Engineering giant lost £68m in ‘challenging year’

LOSSES increased by more than £40m during a “challenging year” for engineering giant Doncasters.
The group, which supplies components for aero engines and gas turbines as well as manufacturing other specialist castings and forgings, is headquartered in Burton-upon-Trent and employs 4,000 people at 34 sites across the world.
Exceptional impairment costs of £31.6m, plus redundancy costs of £4.4m and a £4.7m loss on the sale of New England Airfoil Products, contributed to the poor results.
Sales also fell during 2015, down £41.5m to £637.4m, as pre-tax losses widened from £25.0m to £67.9m.
However the group’s board remains optimistic that the current financial year will deliver much-improved results.
Doncasters’ chairman Christopher Rowlands said: “Despite a difficult second half of 2015 in terms of trading performance, and continued end market uncertainty, cash generation and liquidity remain strong.

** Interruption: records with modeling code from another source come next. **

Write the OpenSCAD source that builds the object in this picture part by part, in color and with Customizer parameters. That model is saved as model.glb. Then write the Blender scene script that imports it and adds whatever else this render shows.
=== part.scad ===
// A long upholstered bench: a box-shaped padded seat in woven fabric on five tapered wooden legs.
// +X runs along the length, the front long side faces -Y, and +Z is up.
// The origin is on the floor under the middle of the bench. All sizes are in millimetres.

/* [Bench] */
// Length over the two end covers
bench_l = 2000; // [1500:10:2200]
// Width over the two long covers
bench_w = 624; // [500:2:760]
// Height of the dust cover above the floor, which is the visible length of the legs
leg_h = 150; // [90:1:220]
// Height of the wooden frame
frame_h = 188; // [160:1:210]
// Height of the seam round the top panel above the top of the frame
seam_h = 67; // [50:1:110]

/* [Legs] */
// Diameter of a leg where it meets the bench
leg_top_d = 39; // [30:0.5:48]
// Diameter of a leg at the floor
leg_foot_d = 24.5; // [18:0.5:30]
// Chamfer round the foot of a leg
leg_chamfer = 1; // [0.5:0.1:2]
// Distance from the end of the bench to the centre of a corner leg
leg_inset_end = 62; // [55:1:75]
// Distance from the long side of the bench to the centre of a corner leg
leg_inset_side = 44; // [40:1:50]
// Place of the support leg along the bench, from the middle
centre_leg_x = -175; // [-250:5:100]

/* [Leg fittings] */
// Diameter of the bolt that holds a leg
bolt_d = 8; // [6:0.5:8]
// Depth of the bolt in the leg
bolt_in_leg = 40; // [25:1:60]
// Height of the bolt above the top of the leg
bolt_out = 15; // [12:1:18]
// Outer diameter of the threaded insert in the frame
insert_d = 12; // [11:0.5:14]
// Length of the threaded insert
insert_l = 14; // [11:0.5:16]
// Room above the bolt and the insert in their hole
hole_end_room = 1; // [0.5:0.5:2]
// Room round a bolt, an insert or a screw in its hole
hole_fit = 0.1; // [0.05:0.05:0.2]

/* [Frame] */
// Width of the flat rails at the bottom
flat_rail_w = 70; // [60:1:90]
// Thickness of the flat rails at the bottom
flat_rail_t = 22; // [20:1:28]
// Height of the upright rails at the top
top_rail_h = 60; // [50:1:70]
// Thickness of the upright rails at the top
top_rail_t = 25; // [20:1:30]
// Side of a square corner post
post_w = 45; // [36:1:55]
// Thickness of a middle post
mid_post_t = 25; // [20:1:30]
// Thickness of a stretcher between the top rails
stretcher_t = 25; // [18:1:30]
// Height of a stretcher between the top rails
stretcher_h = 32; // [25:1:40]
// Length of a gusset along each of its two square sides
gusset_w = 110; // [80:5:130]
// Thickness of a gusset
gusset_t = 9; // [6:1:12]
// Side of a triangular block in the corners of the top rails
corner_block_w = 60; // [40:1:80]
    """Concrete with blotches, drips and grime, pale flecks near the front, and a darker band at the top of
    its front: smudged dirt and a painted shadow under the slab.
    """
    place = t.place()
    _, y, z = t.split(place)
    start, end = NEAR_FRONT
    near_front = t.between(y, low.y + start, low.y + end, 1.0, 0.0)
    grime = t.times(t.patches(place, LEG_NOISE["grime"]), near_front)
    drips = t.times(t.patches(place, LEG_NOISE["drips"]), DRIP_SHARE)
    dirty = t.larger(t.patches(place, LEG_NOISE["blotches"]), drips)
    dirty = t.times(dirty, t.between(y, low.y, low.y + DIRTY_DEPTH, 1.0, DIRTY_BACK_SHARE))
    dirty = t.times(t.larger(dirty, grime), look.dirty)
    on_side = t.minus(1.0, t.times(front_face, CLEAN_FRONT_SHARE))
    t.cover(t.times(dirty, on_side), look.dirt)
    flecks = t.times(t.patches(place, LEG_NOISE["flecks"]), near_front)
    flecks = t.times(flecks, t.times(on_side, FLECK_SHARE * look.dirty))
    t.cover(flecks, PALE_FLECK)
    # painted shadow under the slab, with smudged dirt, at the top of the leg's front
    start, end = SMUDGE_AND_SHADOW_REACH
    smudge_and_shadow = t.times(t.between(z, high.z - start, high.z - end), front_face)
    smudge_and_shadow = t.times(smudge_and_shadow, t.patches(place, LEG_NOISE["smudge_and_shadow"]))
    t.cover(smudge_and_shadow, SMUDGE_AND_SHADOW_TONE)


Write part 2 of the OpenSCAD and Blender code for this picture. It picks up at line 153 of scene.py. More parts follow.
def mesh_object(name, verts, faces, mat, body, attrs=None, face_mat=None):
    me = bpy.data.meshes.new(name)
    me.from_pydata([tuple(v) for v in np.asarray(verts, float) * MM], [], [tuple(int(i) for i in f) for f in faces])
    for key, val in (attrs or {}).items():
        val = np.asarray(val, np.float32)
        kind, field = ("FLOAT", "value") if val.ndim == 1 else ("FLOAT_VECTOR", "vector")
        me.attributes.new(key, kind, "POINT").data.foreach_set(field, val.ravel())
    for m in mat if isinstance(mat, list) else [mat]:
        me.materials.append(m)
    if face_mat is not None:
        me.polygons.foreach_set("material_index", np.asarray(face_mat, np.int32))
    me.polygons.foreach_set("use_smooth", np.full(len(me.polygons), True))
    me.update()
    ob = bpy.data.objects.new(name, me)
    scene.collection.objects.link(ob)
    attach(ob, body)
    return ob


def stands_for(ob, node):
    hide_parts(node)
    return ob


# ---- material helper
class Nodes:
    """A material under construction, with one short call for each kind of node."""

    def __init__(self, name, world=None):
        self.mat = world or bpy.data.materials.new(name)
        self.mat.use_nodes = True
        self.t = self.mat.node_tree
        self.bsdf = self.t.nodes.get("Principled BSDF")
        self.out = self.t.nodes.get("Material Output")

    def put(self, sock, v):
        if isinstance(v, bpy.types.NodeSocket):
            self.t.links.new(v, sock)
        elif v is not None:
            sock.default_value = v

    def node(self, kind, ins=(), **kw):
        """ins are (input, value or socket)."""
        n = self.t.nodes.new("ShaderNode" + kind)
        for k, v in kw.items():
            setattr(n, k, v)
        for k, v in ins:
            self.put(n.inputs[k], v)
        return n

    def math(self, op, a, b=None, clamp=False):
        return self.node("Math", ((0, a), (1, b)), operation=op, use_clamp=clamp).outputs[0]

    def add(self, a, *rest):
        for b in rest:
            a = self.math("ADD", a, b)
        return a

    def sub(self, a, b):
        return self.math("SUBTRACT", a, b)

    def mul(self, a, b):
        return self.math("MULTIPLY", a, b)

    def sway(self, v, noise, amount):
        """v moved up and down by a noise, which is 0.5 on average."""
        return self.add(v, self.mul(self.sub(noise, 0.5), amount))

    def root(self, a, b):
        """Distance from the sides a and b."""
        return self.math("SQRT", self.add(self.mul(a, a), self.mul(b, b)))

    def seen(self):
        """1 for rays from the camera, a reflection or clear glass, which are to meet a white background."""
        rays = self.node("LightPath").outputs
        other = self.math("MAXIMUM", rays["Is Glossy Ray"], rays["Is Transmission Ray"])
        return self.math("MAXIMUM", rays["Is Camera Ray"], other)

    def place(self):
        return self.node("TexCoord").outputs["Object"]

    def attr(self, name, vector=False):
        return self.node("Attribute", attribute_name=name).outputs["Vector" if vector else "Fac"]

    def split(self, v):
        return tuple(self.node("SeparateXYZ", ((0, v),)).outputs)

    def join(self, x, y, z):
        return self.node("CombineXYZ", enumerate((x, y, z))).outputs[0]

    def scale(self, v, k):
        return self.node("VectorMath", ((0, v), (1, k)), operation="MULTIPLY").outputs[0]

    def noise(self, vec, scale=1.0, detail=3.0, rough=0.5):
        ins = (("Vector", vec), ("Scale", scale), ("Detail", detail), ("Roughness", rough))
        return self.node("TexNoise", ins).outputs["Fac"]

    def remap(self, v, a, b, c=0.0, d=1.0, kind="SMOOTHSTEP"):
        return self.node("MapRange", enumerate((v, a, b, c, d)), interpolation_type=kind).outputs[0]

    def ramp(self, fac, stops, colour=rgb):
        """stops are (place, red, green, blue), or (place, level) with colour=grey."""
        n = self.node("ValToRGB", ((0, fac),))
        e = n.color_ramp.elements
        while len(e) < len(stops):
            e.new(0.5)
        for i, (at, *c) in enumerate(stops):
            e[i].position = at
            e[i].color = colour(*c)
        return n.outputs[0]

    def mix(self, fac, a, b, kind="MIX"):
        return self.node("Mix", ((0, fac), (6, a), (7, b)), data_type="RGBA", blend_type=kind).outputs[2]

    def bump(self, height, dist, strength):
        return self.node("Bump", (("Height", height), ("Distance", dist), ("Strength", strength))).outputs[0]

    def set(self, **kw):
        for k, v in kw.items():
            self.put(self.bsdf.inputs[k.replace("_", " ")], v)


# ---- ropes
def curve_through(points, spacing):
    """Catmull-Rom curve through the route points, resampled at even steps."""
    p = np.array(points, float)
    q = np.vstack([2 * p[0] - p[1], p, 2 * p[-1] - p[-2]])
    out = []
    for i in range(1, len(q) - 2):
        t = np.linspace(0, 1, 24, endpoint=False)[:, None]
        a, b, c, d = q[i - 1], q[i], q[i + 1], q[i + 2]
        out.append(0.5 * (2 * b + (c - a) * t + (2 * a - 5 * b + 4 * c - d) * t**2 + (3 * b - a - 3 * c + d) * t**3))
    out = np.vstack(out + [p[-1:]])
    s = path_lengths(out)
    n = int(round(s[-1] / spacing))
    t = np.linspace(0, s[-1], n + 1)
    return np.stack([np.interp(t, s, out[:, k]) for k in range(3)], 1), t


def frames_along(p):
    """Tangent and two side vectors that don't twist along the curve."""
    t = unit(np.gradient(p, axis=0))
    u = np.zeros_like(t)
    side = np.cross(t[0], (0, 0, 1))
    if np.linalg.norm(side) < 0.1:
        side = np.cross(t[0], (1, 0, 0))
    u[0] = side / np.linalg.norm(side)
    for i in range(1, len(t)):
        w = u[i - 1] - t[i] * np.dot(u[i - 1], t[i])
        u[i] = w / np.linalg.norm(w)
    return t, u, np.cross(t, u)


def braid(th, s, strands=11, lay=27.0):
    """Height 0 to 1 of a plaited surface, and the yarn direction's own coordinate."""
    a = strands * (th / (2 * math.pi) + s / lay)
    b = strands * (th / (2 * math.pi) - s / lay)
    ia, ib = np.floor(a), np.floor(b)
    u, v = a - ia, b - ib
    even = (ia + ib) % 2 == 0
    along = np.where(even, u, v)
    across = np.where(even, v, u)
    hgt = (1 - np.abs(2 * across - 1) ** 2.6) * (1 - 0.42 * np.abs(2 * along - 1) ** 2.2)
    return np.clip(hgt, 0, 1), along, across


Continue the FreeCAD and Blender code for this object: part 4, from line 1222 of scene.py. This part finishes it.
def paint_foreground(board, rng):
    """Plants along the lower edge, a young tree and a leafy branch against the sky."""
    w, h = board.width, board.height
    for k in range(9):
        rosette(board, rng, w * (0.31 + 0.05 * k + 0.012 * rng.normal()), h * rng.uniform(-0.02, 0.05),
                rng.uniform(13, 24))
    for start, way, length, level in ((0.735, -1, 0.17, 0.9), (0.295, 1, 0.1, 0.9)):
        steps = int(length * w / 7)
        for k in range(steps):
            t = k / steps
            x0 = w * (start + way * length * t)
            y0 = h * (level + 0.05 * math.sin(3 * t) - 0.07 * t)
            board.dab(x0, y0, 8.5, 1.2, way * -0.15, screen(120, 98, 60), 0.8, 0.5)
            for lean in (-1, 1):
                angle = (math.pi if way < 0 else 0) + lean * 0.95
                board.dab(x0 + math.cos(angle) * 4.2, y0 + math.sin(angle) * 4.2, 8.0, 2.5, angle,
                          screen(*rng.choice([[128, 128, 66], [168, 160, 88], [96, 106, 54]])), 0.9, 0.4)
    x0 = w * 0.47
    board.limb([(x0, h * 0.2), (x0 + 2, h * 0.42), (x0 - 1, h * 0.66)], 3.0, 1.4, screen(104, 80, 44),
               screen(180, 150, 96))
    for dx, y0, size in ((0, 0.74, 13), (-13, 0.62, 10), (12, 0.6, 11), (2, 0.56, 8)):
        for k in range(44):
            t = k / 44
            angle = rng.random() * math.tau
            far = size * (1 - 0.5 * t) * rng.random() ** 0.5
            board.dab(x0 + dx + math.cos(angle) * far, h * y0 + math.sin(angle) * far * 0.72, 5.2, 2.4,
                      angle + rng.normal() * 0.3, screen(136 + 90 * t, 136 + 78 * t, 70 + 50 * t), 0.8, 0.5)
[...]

A resumption of growth in revenues and earnings is anticipated in 2016 as contracts won in 2014 and 2015 begin to be industrialised.”
Revenues were affected by reduced demand from its customers in oil and gas, mining and construction, while about £10m of the sales fall was due to lower input metals prices.
The group also changed its management team, after the retirement of chairman and chief executive Tariq Jesrai. He was replaced by two people – Mr Rowlands and chief executive David Smoot, who had been chief executive of Doncasters’ owner Dubai International Capital. Separately, Duncan Hinks was promoted to chief financial officer as part of a planned succession.